In a Facebook post on Tuesday, the Animal Concerns Research and Education Society (Acres) said it conducted a joint visit to the restaurant with the Society for the Prevention of Cruelty to Animals after receiving feedback about "the recent case of crabs being walked as part of a restaurant’s publicity efforts".
Mr Ng "shared that the crabs were not really walked but posed for photos for a short while," Acres added.
"Thanks to Mr Francis for also showing us how the crabs were housed in his F&B establishment."
Acres also referred to an incident in October 2019, in which House of Seafood sparked outrage for letting patrons catch live crabs with a claw machine.
Acres said: "Despite SPCA providing them with detailed guidelines on the welfare of these crabs during the previous saga, and the fact that the House of Seafood has already hosted a similar publicity stunt in the past through a crab claw machine, these cases highlight the need for standard of conduct for individuals and businesses that trade in live food animals in Singapore.

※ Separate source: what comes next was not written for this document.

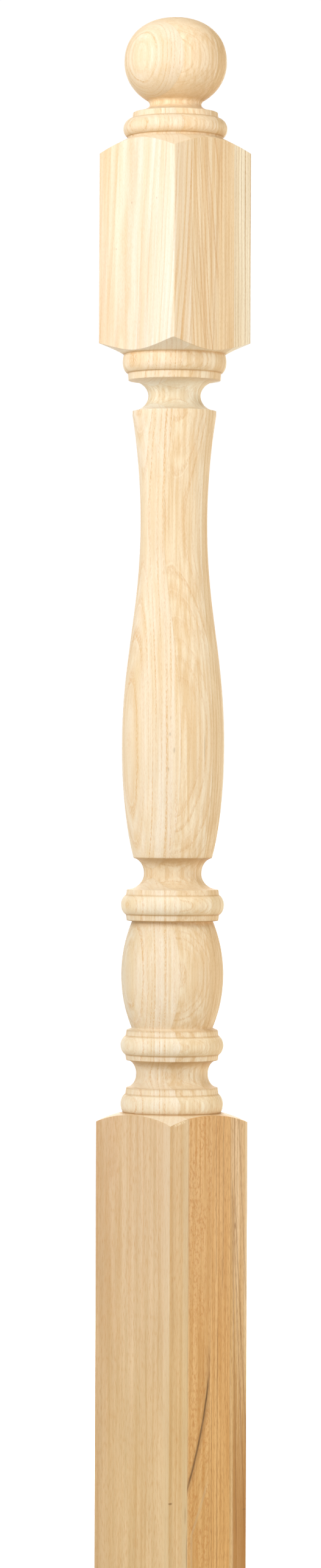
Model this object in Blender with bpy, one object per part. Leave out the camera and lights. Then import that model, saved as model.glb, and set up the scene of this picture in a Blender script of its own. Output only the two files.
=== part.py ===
"""A turned newel post of pale, unfinished hardwood.

The blank is square stock. It is left square in two places, for a handrail and for the foot of the
stair, and turned between and above them: a ball, then beads, hollows, a long vase and a barrel.
The post is the square blank kept only where it lies inside the turned outline, so the shoulders of
the squares get the curved edges that a lathe leaves on flat faces.

The post stands on its flat underside, centred on the origin, with the faces of its squares across
X and Y.
"""

import math
from collections import namedtuple

import bmesh
import bpy

MM = 0.001

# Driving dimensions of the blank, in millimetres
POST_HEIGHT = 1219.2        # 48 in
SQUARE_WIDTH = 82.55        # 3 1/4 in
ARRIS_RADIUS = 1.4          # the long corners are eased
TURNING_SIDES = 36          # facets around a turned member
LATHE_SWING = 61.0          # radius that clears the corners of the squares
SPARE_LENGTH = 6.0          # how far blank and turning run past each other

# Sizes of the turned members, in millimetres. Heights are above the underside, and each member is
# described from the top down.
Bead = namedtuple("Bead", "top top_radius crest radius bottom bottom_radius")
Hollow = namedtuple("Hollow", "top top_radius waist radius bottom bottom_radius")
Band = namedtuple("Band", "top top_radius bottom bottom_radius")

BALL_EQUATOR = 1184.8
BALL_RADIUS = 39.15
BALL_CROWN_POWER = 2.20     # 2 would be round, more is flatter on top
BALL_UNDERSIDE = 34.65      # half height of the ellipse below the equator
BALL_BOTTOM = 1155.2

RIM_RADIUS = 35.0           # a fillet at its free edge
ROOT_RADIUS = 35.6          # and where it meets a bead

NECK = Hollow(1154.2, 20.6, 1152.2, 19.7, 1146.7, 31.0)
NECK_FILLET = Band(1146.4, 32.4, 1141.6, 33.0)
BALL_BEAD = Bead(1141.6, 35.1, 1134.2, 39.75, 1127.8, 36.6)
BALL_FILLET = Band(1127.8, 36.4, 1126.0, 36.5)

UPPER_SHOULDER_TOP = 1126.0
UPPER_SHOULDER_RADIUS = 37.4
UPPER_SHOULDER_SLOPE = 0.52     # fall for each millimetre outwards

VASE_BEAD = Bead(961.8, 38.6, 955.6, 39.6, 947.6, 36.4)
VASE_FILLET = Band(947.6, ROOT_RADIUS, 941.9, RIM_RADIUS + 0.2)
VASE_HOLLOW = Hollow(941.8, 32.2, 930.2, 19.95, 918.6, 31.6)

# Under the upper square: rise for each millimetre outwards, and how much less further out
DISH_SLOPE = 0.60
DISH_CURVE = 0.0075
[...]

"From #LiveTransport, limited (or lack of) movements, handling, storage, slaughter to display in food establishments, these animals go through a lot of stress.
"The least that could be done is to ensure these animals are not subjected to undue stress or discomfort during the above. Not only for the welfare of these animals, but also for food safety and for the consumers to be aware of the treatment of the animals they pay for."
The Animal & Veterinary Service, a cluster of the National Parks Board, is reviewing the current guidelines with Acres and SPCA.
Acres added: "We are also happy to share that as a result of our joint campaign last year on sale of live turtles and frogs at the wet market, the Singapore Food Agency has shared that they have ended the sale of live frogs and turtles at Singapore’s wet markets as of December 2020."